Nursing Board Disciplines Four Connecticut Nurses

The state Board of Examiners for Nursing disciplined four nurses Wednesday, including two accused of abusing drugs or alcohol and two accused of lying about their credentials.

The board reprimanded and fined Vittoria Guerrera, a registered nurse from Prospect, $3,000, in connection with lying to her employer, St. Mary’s Hospital in Waterbury, in 2015 about her results on a national nursing exam. Guerrera told her employers that a report that she failed the test was false, a consent order approved by the board said.

From June through September of 2015, Guerrera continued to work as an RN at the hospital despite having failed the nursing test, the consent order said. In agreeing to the punishment, Guerrera did not contest the allegations, the consent order said.

Leslie Scoville, a staff attorney for the state Department of Public Health, told the board that Guerrera later passed the nursing exam.

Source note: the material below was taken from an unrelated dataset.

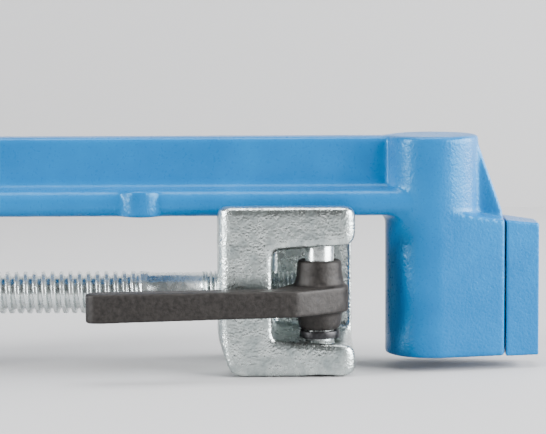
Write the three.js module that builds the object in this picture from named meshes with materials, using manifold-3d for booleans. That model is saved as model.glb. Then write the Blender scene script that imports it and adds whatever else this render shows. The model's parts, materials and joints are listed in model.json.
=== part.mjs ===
// Screw-driven bar clamp with a quick-turning cam lever.
// Millimetres, +Z up. +X runs along the bar from the nut column to the jaw head, -Y is the lever's side.
// The origin is on the floor, at the middle of the nut column's foot, in the bar's middle plane.
import * as THREE from 'three';
import { mergeVertices } from 'three/addons/utils/BufferGeometryUtils.js';
import Module from 'manifold-3d';

const wasm = await Module();
wasm.setup();

// ---- clearances ----
const GAP = 0.3;            // between pieces that touch or turn in each other
const SLIDE_GAP = 0.3;      // between the bar's flange and what slides on it

// ---- bar and columns ----
const COLUMN_SPACING = 194.8;
const COLUMN_RADIUS = 15.5;
const COLUMN_TOP = 77.5;
const COLUMN_EDGE = 0.8;
const COLUMN_FOOT_EDGE = 0.4;
const COLUMN_FILLET = 3;           // under the bar's flange
const BAR_TOP = 77.2;
const WEB_THICKNESS = 10;
const FLANGE_WIDTH = 27.4;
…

The board approved the consent order, with chairwoman Patricia Bouffard and member Lisa Freeman voting against it. Bouffard said Guerrara was working in the intensive care unit and was only discovered because a nursing faculty member saw her there and reported her.

“I’m not sure the fine is high enough,’’ Bouffard said. “This is fraud, and she was working with high-risk patients.”

The board also suspended the licenses of three nurses, saying their continued practice as nurses posed a “clear and immediate danger” to the public.

The statement of charges against RN Kathleen Baran of Shelton said that she took the painkillers Dilaudid, morphine and/or Percocet while working at St. Vincent’s Medical Center in Bridgeport from February to March 2016. She also abused the painkillers to excess, failed to accurately document medical records and falsified controlled substance records, the statement said.

In May 2016, Baran entered HAVEN, a rehabilitation service, but discontinued her treatment in April of this year against the advice of her counselors, the statement said. Since she is no longer complying with the program, her case was referred to DPH and the board for possible discipline, the statement said.

The board also suspended the license of Dian Miller Francis, a licensed practical nurse from East Hartford, saying she did not graduate from a nursing program. A statement of charges against her said that in 2016, she delivered a document to DPH purporting to be a transcript from Stone Academy in East Hartford. She attended its LPN program in 2014 and 2015 but did not graduate, the statement said.

State officials interpreted her transcript as indicating that she had graduated so Francis was allowed to take the national nursing exam. She passed it and was licensed in March of this year. After that, Stone Academy informed DPH that Francis did not graduate and it did not submit her transcript to DPH, the statement said.

The board also suspended the LPN license of Jennifer Ressa of Danbury. In July, DPH received a report from the state Department of Consumer Protection stating that Ressa took oxycodone from Geer Village in Canaan while working there as a nurse, the statement of charges against her said. Ressa also admitted “self-medicating” with alcohol and was arrested and charged with driving while intoxicated in March, the statement said.

Ressa entered outpatient therapy for substance abuse but has failed to provide DPH with documents proving her sobriety, the statement said.

The board also dropped its charges against Fernando Roldan, an RN from Hartford, because he has voluntarily surrendered his license. In July, the board had suspended his license for failing to comply with the terms of a four-year probation, including attending therapy sessions and submitting drug or alcohol test results.

DPH records show that Roldan admitted that he abused alcohol between 2010 and 2014. Board records show that Roldan was charged with driving under the influence of alcohol for the third time in 2013 and spent a year in prison. Records also said he was fired from his job at Connecticut Valley Hospital’s Whiting Forensic Institute, where he had worked for 20 years, for using unreasonable force during a restraint of a patient.